EXERCISE:
Return the first line, the line containing "base_round = np.clip(base_round, BASE_LEAST, BASE_MOST)", and every line between them, exactly as they stand.

DATA SEGMENT:

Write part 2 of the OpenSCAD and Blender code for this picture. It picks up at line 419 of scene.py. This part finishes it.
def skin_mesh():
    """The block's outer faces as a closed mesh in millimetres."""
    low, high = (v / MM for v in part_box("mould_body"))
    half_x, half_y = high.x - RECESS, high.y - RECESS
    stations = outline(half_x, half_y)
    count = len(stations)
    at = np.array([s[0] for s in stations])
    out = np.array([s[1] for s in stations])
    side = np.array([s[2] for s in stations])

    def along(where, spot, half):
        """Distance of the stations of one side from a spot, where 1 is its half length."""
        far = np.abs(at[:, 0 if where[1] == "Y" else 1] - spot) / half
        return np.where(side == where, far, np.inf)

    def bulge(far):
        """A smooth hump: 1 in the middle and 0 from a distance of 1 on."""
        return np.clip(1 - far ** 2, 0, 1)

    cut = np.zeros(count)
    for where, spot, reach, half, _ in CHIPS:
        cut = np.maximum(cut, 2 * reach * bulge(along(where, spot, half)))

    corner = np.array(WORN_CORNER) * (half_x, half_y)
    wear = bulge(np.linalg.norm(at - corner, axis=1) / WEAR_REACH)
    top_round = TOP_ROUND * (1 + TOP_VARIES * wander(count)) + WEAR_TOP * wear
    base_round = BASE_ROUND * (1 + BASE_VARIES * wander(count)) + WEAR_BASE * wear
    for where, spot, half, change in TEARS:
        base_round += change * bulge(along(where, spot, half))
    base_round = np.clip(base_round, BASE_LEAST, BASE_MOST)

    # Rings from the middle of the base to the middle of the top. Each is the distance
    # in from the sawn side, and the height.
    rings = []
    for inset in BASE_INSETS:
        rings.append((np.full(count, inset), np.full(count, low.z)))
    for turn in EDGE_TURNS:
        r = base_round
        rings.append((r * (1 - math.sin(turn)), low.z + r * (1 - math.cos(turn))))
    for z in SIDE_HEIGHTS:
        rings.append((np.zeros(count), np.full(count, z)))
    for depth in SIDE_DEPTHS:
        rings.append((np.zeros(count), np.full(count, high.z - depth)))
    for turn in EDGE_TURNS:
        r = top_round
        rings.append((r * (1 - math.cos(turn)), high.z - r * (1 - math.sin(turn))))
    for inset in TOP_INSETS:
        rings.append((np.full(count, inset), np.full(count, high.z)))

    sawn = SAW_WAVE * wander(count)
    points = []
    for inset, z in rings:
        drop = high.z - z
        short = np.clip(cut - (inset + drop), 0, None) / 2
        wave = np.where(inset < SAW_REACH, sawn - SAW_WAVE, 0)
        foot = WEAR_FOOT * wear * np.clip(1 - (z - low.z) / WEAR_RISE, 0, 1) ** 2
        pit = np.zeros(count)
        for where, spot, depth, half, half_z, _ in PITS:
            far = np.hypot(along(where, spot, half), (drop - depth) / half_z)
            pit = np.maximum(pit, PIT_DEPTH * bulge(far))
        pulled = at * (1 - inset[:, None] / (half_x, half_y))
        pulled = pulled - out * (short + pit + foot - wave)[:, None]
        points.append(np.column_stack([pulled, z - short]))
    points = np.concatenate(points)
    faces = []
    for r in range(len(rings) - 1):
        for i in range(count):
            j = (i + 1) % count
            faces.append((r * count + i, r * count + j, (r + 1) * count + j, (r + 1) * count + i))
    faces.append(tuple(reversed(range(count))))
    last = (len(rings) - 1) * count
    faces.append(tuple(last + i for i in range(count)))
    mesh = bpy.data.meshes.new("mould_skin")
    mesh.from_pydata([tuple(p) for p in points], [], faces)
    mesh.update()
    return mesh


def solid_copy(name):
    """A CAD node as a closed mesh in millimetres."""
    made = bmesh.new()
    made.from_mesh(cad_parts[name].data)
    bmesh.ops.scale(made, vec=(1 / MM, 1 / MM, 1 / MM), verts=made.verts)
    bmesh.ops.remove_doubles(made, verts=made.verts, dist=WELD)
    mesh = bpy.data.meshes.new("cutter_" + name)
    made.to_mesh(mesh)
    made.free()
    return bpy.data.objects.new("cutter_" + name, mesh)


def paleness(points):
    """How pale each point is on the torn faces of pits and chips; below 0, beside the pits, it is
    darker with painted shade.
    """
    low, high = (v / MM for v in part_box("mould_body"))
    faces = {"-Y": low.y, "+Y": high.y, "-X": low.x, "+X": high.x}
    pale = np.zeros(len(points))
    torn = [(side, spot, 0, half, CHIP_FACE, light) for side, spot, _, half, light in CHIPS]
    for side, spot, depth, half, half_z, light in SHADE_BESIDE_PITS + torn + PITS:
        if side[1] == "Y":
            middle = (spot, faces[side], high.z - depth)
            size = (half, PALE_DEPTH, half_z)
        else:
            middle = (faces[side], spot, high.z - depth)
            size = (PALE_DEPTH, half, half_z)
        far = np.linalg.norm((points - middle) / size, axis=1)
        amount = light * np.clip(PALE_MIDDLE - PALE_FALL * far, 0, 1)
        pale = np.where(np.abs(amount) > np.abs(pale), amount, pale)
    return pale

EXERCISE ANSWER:
Write part 2 of the OpenSCAD and Blender code for this picture. It picks up at line 419 of scene.py. This part finishes it.
def skin_mesh():
    """The block's outer faces as a closed mesh in millimetres."""
    low, high = (v / MM for v in part_box("mould_body"))
    half_x, half_y = high.x - RECESS, high.y - RECESS
    stations = outline(half_x, half_y)
    count = len(stations)
    at = np.array([s[0] for s in stations])
    out = np.array([s[1] for s in stations])
    side = np.array([s[2] for s in stations])

    def along(where, spot, half):
        """Distance of the stations of one side from a spot, where 1 is its half length."""
        far = np.abs(at[:, 0 if where[1] == "Y" else 1] - spot) / half
        return np.where(side == where, far, np.inf)

    def bulge(far):
        """A smooth hump: 1 in the middle and 0 from a distance of 1 on."""
        return np.clip(1 - far ** 2, 0, 1)

    cut = np.zeros(count)
    for where, spot, reach, half, _ in CHIPS:
        cut = np.maximum(cut, 2 * reach * bulge(along(where, spot, half)))

    corner = np.array(WORN_CORNER) * (half_x, half_y)
    wear = bulge(np.linalg.norm(at - corner, axis=1) / WEAR_REACH)
    top_round = TOP_ROUND * (1 + TOP_VARIES * wander(count)) + WEAR_TOP * wear
    base_round = BASE_ROUND * (1 + BASE_VARIES * wander(count)) + WEAR_BASE * wear
    for where, spot, half, change in TEARS:
        base_round += change * bulge(along(where, spot, half))
    base_round = np.clip(base_round, BASE_LEAST, BASE_MOST)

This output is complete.